* **Task goal**: Using the data below, copy every line that contains the word "joints".

* **Material provided**:
Begin
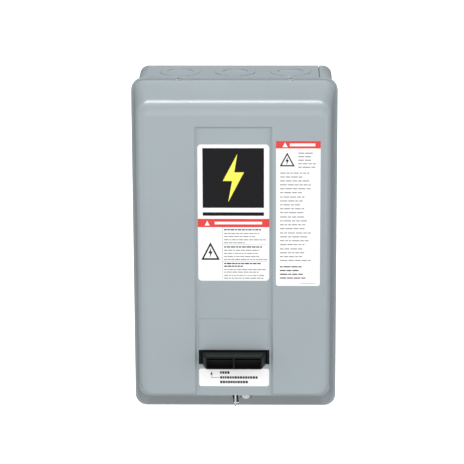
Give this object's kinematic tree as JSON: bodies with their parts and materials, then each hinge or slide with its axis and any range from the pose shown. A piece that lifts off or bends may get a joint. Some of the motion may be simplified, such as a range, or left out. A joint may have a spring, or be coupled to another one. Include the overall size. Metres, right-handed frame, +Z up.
End
Begin
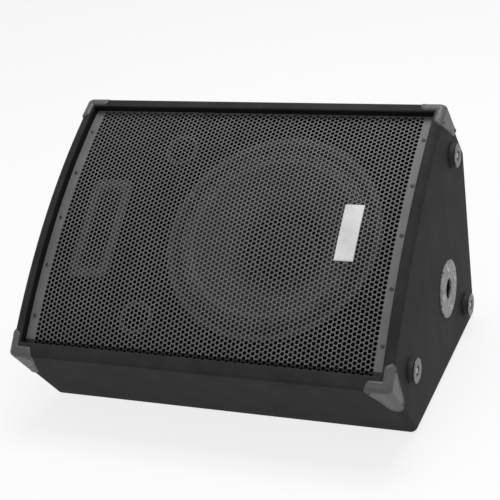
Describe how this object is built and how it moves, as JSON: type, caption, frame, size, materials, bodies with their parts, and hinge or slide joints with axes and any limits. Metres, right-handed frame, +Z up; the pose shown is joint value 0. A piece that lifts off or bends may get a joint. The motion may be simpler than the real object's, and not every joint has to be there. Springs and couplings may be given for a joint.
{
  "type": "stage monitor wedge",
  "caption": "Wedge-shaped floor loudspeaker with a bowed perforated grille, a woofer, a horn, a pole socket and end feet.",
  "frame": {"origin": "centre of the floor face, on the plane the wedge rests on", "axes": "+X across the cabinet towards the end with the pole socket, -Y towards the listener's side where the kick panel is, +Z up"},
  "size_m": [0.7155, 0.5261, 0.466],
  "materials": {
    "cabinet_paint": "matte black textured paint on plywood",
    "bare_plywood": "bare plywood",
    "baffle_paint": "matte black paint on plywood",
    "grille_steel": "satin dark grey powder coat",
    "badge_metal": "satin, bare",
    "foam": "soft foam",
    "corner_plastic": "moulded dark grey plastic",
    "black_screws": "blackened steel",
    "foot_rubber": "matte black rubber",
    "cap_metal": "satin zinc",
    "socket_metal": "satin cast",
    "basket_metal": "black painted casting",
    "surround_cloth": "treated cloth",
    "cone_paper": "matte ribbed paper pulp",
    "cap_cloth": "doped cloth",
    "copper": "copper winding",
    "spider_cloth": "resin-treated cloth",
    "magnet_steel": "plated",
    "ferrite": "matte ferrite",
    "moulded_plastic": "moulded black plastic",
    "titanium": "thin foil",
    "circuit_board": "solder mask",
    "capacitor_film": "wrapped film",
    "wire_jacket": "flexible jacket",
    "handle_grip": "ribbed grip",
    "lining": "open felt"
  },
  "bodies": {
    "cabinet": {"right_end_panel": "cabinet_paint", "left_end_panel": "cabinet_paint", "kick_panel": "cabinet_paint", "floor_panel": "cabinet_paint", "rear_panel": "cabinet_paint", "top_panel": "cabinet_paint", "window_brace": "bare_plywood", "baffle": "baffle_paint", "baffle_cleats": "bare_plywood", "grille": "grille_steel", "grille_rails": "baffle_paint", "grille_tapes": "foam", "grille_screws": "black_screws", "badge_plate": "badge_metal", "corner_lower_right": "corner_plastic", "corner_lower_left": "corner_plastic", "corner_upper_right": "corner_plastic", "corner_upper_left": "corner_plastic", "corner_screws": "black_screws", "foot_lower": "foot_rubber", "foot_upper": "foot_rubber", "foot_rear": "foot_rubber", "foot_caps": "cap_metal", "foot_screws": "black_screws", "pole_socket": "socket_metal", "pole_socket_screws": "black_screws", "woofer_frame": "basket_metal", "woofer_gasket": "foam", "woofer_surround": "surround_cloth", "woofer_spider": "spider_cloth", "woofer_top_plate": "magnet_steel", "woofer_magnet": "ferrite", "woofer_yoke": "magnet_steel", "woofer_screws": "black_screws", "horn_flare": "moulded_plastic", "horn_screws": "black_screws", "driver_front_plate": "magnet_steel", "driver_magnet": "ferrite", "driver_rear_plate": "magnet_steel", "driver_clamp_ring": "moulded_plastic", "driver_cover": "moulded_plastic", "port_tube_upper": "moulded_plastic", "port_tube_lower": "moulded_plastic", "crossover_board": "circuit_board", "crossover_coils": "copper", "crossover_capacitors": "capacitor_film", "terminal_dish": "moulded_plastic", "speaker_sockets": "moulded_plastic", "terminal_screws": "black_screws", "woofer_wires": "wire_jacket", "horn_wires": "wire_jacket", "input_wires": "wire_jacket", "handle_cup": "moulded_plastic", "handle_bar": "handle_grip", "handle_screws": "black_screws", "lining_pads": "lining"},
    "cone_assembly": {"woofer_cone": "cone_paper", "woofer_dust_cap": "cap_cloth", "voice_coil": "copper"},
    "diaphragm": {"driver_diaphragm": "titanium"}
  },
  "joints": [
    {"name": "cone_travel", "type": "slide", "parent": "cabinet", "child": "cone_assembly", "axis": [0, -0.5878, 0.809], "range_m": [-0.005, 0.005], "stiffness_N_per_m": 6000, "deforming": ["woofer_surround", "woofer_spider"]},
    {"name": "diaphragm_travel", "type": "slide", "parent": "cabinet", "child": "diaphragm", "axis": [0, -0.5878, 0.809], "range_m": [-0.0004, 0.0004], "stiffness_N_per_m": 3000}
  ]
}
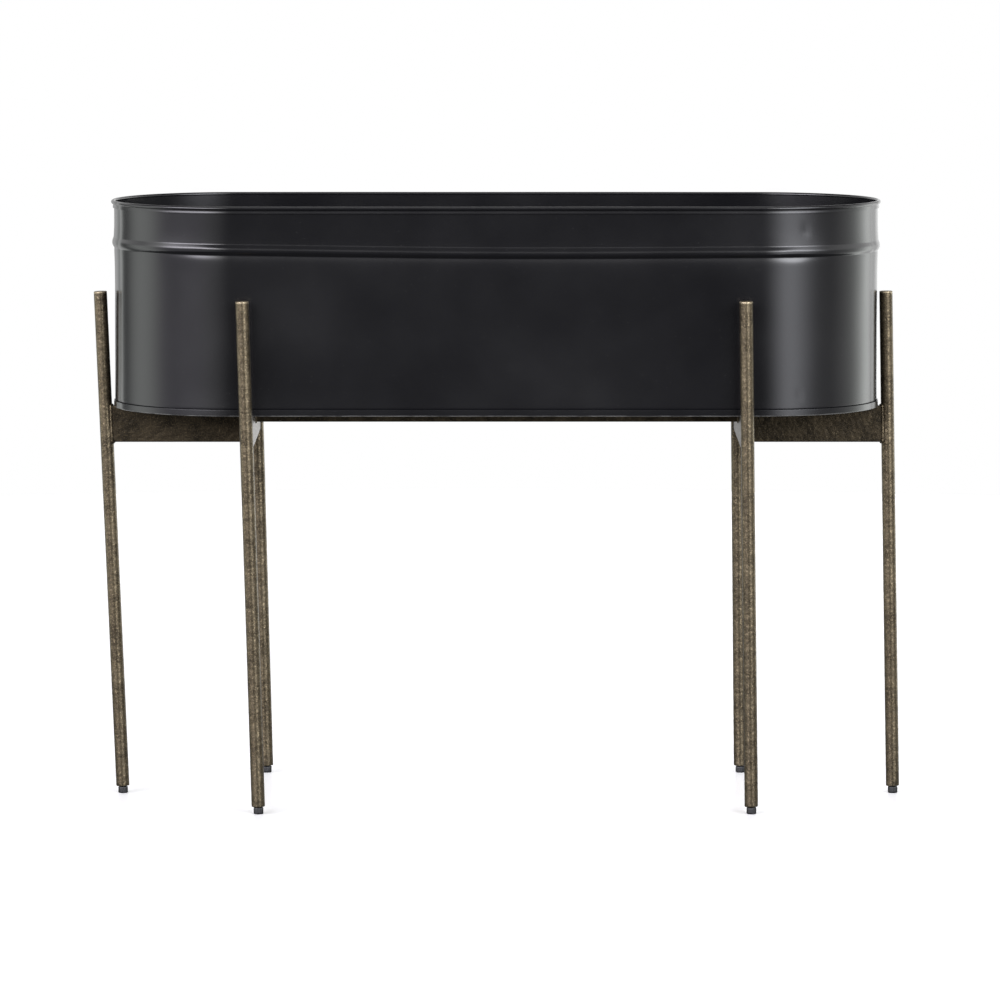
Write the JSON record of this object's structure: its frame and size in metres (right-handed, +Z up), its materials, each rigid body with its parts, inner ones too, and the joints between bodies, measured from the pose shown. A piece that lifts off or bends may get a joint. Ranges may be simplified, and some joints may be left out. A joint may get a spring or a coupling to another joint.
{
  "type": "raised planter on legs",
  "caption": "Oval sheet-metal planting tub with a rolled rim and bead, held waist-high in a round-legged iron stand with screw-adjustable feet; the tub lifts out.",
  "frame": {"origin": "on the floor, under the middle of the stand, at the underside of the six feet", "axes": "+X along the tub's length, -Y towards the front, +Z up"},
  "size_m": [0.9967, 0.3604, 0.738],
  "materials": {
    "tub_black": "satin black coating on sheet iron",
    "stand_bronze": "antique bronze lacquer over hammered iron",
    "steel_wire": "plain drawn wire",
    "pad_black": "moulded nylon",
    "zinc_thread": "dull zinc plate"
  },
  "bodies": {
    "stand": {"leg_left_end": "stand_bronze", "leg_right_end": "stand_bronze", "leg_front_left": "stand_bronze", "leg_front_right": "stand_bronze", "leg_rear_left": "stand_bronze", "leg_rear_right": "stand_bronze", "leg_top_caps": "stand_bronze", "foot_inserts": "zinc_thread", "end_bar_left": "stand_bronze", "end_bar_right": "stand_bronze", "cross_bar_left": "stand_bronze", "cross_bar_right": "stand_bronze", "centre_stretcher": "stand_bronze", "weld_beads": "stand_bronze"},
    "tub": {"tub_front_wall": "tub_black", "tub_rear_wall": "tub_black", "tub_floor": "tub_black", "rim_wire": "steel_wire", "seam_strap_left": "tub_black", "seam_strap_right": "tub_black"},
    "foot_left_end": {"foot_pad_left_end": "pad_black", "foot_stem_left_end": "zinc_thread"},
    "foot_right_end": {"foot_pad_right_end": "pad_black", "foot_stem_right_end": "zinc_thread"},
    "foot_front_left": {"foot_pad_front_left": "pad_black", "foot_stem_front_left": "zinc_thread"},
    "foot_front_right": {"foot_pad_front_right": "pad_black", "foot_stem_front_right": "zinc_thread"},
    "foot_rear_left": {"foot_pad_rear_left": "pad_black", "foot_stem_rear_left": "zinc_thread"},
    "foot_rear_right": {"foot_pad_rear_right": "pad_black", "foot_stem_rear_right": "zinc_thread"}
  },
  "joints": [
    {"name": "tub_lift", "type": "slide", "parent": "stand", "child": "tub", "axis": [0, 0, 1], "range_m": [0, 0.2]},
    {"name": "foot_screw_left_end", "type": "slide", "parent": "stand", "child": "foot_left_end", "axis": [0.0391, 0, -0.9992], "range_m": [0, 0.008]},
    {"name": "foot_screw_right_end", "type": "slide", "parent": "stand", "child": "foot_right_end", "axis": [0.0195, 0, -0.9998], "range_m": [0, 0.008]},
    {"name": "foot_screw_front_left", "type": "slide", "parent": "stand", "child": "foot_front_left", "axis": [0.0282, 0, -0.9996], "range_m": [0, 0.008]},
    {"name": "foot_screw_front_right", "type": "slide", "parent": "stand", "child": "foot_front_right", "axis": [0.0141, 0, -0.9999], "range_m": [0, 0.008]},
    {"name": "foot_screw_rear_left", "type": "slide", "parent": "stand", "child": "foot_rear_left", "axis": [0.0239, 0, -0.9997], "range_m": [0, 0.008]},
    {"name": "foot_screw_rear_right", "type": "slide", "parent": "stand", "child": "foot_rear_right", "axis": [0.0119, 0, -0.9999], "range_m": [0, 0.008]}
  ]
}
End
* **Answer to this exercise**:
Describe how this object is built and how it moves, as JSON: type, caption, frame, size, materials, bodies with their parts, and hinge or slide joints with axes and any limits. Metres, right-handed frame, +Z up; the pose shown is joint value 0. A piece that lifts off or bends may get a joint. The motion may be simpler than the real object's, and not every joint has to be there. Springs and couplings may be given for a joint.
  "joints": [
Write the JSON record of this object's structure: its frame and size in metres (right-handed, +Z up), its materials, each rigid body with its parts, inner ones too, and the joints between bodies, measured from the pose shown. A piece that lifts off or bends may get a joint. Ranges may be simplified, and some joints may be left out. A joint may get a spring or a coupling to another joint.
  "joints": [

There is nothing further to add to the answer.